Terkait kasus overdosis yang masuk di RSUD dr Iskak, sebagaimana data yang dikutip Kantor Berita Antara, selama kurun Januari-April 2014 jumlah korban akibat menenggak minuman keras mengandung zat methanol mencapai belasan orang.
Jumlah itu meningkat pesat hingga mendekati angka 50 orang pada akhir Agustus, dengan beberapa di antaranya berakhir dengan kematian. Jumlah tersebut sudah mendekati angka kasus OD minuman keras pada kurun 2013 yang mencapai 75 orang lebih.
Menurut Psikolog Universitas Surabaya (Ubaya), Hartati, mengatakan aturan pembatasan minuman keras yang sedang dibahas banyak pihak dalam Perda (peraturan daerah) dirasa penting dengan harapan bisa mengurangi peredaran dan penyalahgunaannya.

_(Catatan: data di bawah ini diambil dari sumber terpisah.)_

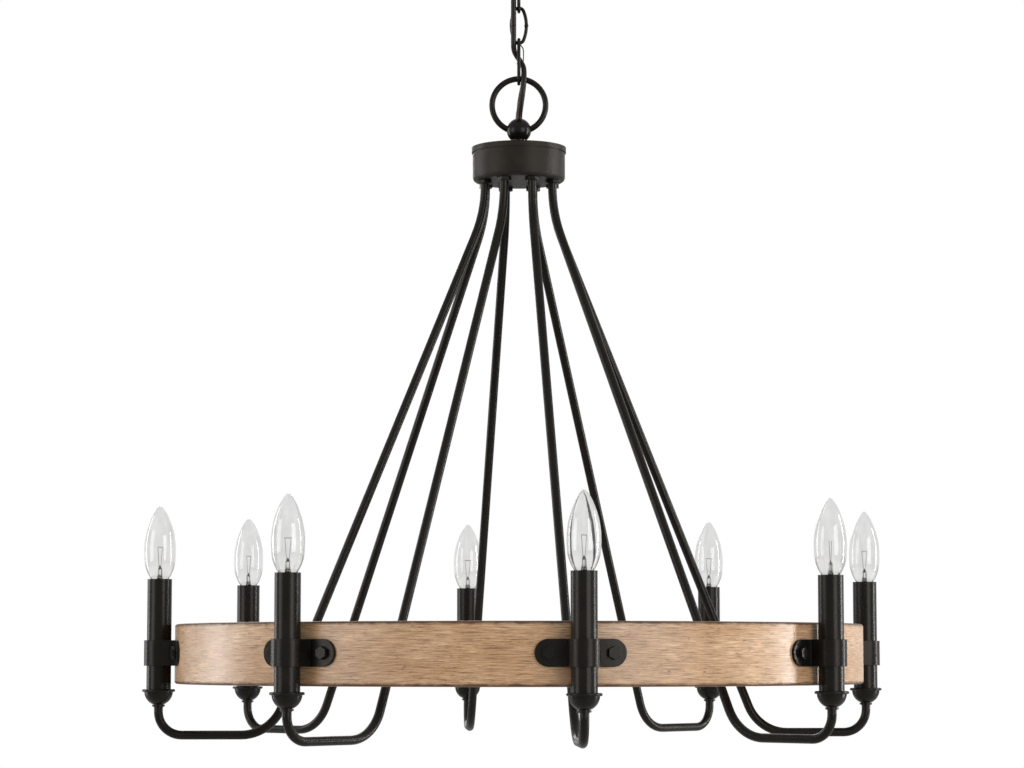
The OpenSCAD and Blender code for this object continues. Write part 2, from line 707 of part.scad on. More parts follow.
// the band of one clamp, in the arm's frame
module clamp_band() {
    ro = sleeve_r + clamp_gap + clamp_thick;
    ri = sleeve_r + clamp_gap;
    h = clamp_height;
    translate([0, 0, clamp_z - h / 2]) difference() {
        union() {
            translate([candle_circle, 0, 0]) cylinder(r = ro, h = h);
            translate([rim_in, -ro, 0]) cube([candle_circle - rim_in, 2 * ro, h]);
            intersection() {
                cylinder(r = ear_r, h = h, $fn = 360);
                translate([rim_in, 0, h / 2]) rotate([90, 0, 90]) linear_extrude(rim_in) union() {
                    square([bolt_spacing, h], center = true);
                    for (s = [-1, 1]) translate([s * bolt_spacing / 2, 0]) circle(r = h / 2);
                }
            }
        }
        translate([0, 0, -1]) cylinder(r = rim_r, h = h + 2, $fn = 360);
        translate([candle_circle, 0, -1]) cylinder(r = ri, h = h + 2);
        translate([rim_in, -ri, -1]) cube([candle_circle - rim_in, 2 * ri, h + 2]);
        for (s = [-1, 1]) rotate([0, 0, s * bolt_turn])
            translate([rim_r - 5, 0, h / 2]) rotate([0, 90, 0])
                cylinder(r = bolt_r + 0.2, h = 20);
    }
}

module sleeve_clamps() color("dimgray") each_arm() clamp_band();

// places children at each bolt of one clamp: +Z points outwards along the bolt
module each_bolt() {
    each_arm() for (s = [-1, 1]) rotate([0, 0, s * bolt_turn]) translate([0, 0, clamp_z])
        rotate([0, 90, 0]) children();
}

module clamp_bolts() color("dimgray") each_bolt() {
    translate([0, 0, rim_in - 8]) cylinder(r = bolt_r, h = ear_r - rim_in + 8);
    translate([0, 0, ear_r]) cylinder(r = bolt_head / sqrt(3), h = 4.2, $fn = 6);
}

module clamp_washers() color("silver") each_bolt()
    pipe(7.5, bolt_r + 0.05, rim_in - 0.1 - washer_t, rim_in - 0.1);

module clamp_nuts() color("silver") each_bolt()
    translate([0, 0, rim_in - 0.1 - washer_t - nut_t]) hex_nut(10, nut_t, bolt_r + 0.05);

// ---------- the model ----------

crossbar();
threaded_nipple();
nipple_nuts();
ground_screw();
canopy();
screw_collar();
canopy_loop();
chain_link_upper();
chain_link_middle();
chain_link_lower();
supply_cord();
earth_wire();
hanging_ring();
ring_ball();
hub_lid();
hub_can();
hub_bridge();
hub_stem();
stem_nut();
splice_block();
arm_nuts();
for (i = [0 : arms - 1]) arm(i);
socket_leads();
neck_collars();
candle_cups();
cup_nuts();
socket_brackets();
lamp_sockets();
socket_shells();
candle_sleeves();
for (i = [0 : arms - 1]) bulb_glass(i);
for (i = [0 : arms - 1]) bulb_base(i);
rim_half_right();
rim_half_left();
sleeve_clamps();
clamp_bolts();
clamp_washers();
clamp_nuts();
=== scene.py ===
# %% [markdown]
# A wagon wheel chandelier, dressed for its portrait.
#
# The metal parts, the wooden rim and the screws come from a CAD model that is loaded as it is.
# This script adds what CAD is poor at: the finish of every surface, the supply cord with its
# real bends, and blown glass. Every length is in metres, unless a name or a comment says
# millimetres, and the origin is on the ceiling.

# %% Load the CAD model
from math import cos, pi, radians, sin

import bmesh
import bpy
from mathutils import Matrix, Vector


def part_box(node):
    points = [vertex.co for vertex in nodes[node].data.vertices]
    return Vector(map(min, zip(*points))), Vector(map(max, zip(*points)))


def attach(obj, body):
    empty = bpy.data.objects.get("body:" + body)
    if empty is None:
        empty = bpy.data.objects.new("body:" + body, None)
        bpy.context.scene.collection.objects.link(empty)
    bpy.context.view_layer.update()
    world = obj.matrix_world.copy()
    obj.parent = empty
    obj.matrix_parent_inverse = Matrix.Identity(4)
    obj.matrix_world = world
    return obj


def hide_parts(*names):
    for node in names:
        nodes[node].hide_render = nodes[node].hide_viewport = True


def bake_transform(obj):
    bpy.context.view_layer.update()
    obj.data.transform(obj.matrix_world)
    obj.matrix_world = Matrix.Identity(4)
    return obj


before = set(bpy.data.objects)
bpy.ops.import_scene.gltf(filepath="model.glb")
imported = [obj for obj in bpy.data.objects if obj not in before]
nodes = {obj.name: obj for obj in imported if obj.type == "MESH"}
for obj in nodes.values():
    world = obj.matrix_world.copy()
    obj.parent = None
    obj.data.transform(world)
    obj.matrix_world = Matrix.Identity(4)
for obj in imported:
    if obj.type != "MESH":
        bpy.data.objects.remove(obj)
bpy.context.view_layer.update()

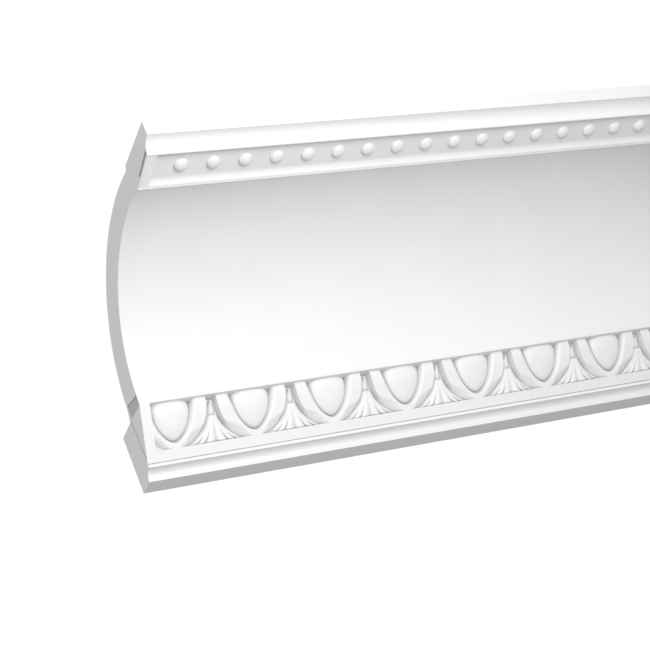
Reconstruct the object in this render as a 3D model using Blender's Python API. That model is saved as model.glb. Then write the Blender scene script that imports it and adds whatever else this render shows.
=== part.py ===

Namun, aturan itu bisa jadi sia-sia jika tidak dibarengi mekanisme penegakan dan sosialisasinya. Menurut dia, bagi beberapa orang menengah ke bawah, miras menjadi kebutuhan mereka untuk bersosialisasi dan memenuhi kebutuhan emosi dalam lingkungannya.
“Intinya aturan Perda antimiras itu tidak akan berpengaruh banyak karena dari masyarakatnya sendiri juga mencari minuman keras itu,” jelasnya. Hartati berpendapat, aturan itu harus ditegakkan dari internal masyarakat sendiri.
“Sosialisasi harus diawali dari keluarga dulu, karena dengan melihat kondisi lingkungan keluarga, kita bisa melihat barometer moral setiap anggotanya,” ujarnya.